• With Ginja, his inner city Cape Town restaurant constantly full, Mike Bassett has branched out to the leafy suburbs to open his new restaurant, Myoga, at the Vineyard Hotel.

    By Gill Cullinan

    With Ginja, his inner city Cape Town restaurant constantly full, Mike Bassett has branched out to the leafy suburbs to open his new restaurant, Myoga, at the Vineyard Hotel Meeting Mike Bassett at his new restaurant Myoga is one thing, getting him to sit still and talk about this venture is another. The finishing touches are being done to the space before the restaurant launch and he can’t walk a metre without an electrician, a chef or the restaurant manager needing his attention. While he has a very clear vision of how Myoga will look, this putting-it-all-together stage is the part he hates. He’d like the restaurant to be ready so that he can get into the kitchen and continue testing recipes.

    Mike blames his impatience on a desire for instant gratification – he just loves his new Bonnet stove (give him the choice between two Ferraris or this stove and he’d choose the stove) and wants to use it. It’s the kind of stove he cooked on while working at Raymond Blanc’s Le Manoir Aux Quat’ Saisons, and he’d always hoped for one of his own. Myoga’s setting in the Vineyard Hotel in Newlands, Lady Anne Barnard’s 18th-century retreat, reminds him of his time at Le Manoir Aux Quat’ Saisons. A five-star, familyowned hotel, the Vineyard has a lush, five-acre garden with spectacular views of Table Mountain, and diners lunching on the terrace can enjoy the full impact of the garden’s beauty.

    Mike’s interest in food began as a child, when he started experimenting with leftovers and cooking jaffles at the age of six. “When other kids were happy with fish fingers I felt I was missing something; I needed to taste more,” says Mike. “I also discovered that by cooking I could give people pleasure.” Throughout his school days it was an interest that he largely kept to himself. “I probably would have studied home economics if I hadn’t been on the rugby team,” he says. Hotel School at Wits was followed by a stint cooking in hospital kitchens for cardiac patients and then a couple of months at the Spur franchise. After working at The Peninsula hotel, he was asked to run the boutique hotel Ellerman House for two years. “Do you know what a pleasure it was to spend an entire day working on a dish for just four people?” he says.

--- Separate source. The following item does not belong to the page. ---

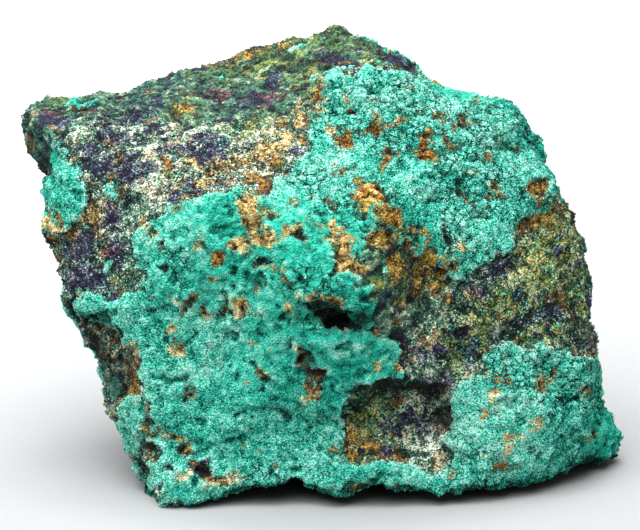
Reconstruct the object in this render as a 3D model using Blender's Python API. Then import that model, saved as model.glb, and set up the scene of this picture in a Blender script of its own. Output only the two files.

    When Raymond Blanc and Marco Pierre White came to his attention he began dreaming of working for Raymond and travelled to the UK to work at Le Manoir Aux Quat’ Saisons. Since returning to South Africa he’s opened at Victoria Junction, worked at Villa Via, opened Yum, worked on the African Queen riverboat in Zambia and learnt how to consult under difficult circumstances in Nigeria.

    He is also known to have chased a restaurant manager with a meat cleaver. “It was unintentional,” says Mike. “He upset me. Needless to say we are still friends.” We laugh about this, but it’s symbolic of Mike’s campaign to forge respect for chefs. “It’s not about the ego,” he says. “It’s about equalising things. I believe in training and motivating my staff.

    I was notorious for throwing general managers out of the kitchen in front of the staff, but I made chefs take control. Without the interference of management, chefs do their jobs with far more passion.” Mike also played a large role in improving the quality of produce available to chefs. “I went to Australia, the Far East and New York and came back frustrated that we couldn’t get the same produce here. I started demanding better quality, and now at least we have perlemoen farms and better scallops and fish.”

    Mike’s culinary style is global fusion. “Even some molecular gastronomy is fusion,” he says. “Something may be air but if it has the flavours of Thailand then it’s fusion. Apart from chefs who dedicate themselves to one style, most chefs who go beyond regional food, who use a touch of soy sauce or a bit of seaweed, will be doing fusion.” Mike opened Ginja in 2001 in Etienne Bonthuys’s restaurant space, an old Victorian building near Green Point. He plans to work between Ginja and Myoga. “I want to carry on what I’m doing at Ginja but do it better,” he says. “In terms of food we will be experimental for a while until Myoga has established its own identity. It will definitely be global fusion and we will use some of Ginja’s greatest hits.”